■ Problem to work on:
Reading down the listing below, count the lines where the word "bodies" shows up, then give only that count.
╔══
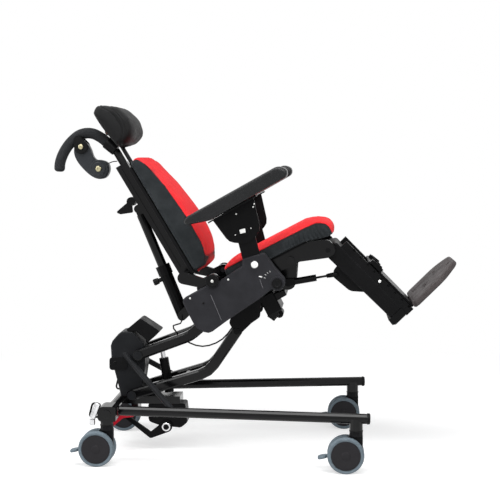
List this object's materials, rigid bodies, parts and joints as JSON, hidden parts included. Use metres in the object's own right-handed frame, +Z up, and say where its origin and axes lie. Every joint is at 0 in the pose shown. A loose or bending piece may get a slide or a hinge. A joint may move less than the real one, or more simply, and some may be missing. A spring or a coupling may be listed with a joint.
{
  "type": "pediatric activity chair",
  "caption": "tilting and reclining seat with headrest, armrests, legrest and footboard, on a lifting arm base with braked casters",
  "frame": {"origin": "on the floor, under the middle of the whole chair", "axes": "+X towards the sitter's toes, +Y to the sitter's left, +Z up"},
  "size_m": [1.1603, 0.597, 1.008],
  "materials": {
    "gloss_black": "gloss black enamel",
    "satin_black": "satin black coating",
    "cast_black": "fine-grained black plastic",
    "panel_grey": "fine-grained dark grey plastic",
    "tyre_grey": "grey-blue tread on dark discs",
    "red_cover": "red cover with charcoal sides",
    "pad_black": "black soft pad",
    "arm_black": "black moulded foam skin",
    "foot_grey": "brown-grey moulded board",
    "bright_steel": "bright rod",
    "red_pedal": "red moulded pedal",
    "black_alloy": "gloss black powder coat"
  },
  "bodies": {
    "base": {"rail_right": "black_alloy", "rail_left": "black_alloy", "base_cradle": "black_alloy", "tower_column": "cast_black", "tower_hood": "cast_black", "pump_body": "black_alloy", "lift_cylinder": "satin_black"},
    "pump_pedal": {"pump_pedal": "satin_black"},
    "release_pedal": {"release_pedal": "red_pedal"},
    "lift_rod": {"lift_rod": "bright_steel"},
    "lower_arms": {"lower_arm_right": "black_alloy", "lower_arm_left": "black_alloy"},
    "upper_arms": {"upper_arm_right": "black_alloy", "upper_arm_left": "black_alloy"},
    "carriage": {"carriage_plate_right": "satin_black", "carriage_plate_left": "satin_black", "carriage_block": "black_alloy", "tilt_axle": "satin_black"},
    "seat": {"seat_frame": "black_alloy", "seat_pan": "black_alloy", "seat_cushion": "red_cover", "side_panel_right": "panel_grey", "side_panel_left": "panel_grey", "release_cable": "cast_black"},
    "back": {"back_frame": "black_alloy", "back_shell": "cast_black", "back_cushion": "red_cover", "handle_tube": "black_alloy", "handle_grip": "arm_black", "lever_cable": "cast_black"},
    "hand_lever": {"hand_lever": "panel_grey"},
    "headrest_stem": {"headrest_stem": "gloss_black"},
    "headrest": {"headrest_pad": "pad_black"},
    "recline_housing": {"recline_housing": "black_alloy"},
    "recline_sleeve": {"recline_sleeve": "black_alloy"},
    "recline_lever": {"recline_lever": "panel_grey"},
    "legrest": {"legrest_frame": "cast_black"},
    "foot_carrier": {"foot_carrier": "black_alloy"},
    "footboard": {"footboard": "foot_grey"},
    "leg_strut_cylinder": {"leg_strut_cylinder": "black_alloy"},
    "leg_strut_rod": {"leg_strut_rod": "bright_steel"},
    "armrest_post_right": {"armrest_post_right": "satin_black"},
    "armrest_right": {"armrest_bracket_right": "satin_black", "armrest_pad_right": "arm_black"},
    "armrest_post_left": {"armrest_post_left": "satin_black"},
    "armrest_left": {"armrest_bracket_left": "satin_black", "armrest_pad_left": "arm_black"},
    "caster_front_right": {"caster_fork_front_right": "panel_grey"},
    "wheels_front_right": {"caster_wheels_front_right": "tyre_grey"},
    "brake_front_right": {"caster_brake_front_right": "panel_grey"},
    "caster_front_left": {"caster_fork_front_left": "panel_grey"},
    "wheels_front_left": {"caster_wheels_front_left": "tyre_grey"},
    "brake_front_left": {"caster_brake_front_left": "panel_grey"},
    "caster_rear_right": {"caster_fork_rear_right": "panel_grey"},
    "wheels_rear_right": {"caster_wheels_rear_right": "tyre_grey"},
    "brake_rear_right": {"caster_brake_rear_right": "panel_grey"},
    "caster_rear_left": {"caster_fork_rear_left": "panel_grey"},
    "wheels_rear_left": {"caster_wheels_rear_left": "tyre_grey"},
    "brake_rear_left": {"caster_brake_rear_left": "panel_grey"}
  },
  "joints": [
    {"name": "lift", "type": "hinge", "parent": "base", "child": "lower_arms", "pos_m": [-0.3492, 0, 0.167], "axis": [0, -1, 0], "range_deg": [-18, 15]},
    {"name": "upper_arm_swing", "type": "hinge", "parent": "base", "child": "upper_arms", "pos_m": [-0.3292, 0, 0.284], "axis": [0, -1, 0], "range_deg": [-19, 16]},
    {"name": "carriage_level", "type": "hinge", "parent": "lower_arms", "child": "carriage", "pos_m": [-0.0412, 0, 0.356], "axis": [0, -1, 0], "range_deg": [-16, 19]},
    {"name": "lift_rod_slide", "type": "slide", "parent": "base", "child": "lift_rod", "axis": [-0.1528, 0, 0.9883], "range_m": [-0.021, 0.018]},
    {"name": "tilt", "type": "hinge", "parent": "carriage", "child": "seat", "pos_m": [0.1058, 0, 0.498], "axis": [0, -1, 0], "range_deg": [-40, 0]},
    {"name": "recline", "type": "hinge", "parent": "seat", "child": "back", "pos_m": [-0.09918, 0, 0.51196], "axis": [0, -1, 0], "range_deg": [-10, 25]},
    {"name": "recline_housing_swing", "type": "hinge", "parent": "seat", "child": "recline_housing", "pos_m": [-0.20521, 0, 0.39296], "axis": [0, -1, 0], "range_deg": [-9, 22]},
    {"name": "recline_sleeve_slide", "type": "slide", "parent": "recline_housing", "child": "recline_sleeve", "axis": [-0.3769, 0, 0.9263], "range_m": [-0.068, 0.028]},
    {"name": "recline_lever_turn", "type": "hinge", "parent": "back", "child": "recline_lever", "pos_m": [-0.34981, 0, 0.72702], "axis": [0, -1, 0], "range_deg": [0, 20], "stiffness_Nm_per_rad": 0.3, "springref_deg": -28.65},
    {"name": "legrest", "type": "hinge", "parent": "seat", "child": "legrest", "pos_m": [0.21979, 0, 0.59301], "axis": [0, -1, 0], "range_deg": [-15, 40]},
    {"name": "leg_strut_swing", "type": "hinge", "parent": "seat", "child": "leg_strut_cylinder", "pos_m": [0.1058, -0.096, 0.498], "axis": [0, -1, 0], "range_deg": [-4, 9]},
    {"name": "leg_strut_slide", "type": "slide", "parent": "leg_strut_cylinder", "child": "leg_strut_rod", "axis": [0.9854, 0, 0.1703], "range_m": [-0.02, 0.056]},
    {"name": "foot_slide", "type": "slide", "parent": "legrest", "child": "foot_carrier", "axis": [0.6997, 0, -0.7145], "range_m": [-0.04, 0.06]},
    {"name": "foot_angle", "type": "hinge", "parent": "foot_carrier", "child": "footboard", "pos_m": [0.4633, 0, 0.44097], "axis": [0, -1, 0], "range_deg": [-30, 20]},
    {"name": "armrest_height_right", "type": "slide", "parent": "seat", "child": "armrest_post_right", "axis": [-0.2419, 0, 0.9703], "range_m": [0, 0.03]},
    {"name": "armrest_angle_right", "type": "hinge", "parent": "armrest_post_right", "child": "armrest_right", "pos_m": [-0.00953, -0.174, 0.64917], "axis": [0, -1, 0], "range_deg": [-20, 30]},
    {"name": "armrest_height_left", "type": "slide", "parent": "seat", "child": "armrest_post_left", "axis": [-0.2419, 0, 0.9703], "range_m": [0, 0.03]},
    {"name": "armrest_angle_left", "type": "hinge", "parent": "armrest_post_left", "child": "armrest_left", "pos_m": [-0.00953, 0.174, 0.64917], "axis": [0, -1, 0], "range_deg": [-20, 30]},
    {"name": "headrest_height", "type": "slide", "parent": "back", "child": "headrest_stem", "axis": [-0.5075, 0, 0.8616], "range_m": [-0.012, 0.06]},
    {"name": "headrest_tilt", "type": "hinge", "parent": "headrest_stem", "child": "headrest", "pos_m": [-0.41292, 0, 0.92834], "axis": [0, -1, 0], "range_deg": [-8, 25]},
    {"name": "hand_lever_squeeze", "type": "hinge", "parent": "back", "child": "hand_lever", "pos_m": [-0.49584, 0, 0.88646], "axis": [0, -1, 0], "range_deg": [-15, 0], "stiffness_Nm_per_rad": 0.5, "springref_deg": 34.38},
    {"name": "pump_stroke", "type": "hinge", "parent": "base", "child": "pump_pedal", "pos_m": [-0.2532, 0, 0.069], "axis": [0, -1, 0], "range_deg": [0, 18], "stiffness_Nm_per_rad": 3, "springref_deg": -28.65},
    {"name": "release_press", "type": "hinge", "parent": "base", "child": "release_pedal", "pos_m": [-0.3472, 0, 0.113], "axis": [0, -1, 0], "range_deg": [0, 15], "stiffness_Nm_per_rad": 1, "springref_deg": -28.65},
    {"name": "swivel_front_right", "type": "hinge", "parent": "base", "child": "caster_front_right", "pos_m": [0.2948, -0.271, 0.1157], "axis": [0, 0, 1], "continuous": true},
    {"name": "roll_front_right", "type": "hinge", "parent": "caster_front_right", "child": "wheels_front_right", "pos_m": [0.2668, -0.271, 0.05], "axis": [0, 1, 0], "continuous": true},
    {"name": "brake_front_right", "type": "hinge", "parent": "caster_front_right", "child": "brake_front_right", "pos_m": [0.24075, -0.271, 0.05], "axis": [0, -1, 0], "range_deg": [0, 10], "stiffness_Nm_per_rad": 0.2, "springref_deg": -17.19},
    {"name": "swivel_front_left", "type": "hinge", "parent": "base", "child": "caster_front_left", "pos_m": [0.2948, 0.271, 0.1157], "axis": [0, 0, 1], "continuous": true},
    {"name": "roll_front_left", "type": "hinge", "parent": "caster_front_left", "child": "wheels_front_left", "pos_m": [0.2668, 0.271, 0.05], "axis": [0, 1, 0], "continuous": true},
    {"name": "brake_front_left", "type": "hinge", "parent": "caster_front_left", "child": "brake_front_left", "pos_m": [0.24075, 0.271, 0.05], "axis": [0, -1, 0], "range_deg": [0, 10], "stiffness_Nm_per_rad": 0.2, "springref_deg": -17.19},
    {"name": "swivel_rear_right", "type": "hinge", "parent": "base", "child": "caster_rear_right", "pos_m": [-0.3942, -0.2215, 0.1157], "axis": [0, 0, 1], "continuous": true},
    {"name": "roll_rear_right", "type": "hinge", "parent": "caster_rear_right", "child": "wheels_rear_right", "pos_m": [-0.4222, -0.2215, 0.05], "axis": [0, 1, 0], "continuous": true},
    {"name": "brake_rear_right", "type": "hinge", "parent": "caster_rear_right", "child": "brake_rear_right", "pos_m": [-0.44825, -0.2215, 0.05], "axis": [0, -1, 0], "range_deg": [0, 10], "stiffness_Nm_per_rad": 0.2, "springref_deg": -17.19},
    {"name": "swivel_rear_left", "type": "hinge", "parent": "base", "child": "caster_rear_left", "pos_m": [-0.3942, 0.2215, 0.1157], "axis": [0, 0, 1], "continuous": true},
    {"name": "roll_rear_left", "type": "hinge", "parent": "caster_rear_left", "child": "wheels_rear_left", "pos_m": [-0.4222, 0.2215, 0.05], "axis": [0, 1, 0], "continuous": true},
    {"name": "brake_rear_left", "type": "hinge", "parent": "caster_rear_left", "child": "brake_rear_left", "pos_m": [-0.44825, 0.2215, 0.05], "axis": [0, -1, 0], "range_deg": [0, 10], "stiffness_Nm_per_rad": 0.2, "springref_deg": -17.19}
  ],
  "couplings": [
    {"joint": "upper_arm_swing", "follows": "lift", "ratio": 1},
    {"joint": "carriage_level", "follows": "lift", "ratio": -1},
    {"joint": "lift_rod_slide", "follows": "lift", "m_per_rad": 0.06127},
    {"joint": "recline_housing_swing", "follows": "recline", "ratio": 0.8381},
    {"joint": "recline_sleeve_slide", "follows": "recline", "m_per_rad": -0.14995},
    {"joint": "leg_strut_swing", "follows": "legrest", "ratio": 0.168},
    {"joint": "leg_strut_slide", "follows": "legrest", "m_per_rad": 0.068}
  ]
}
╚══
■ Finished task:
2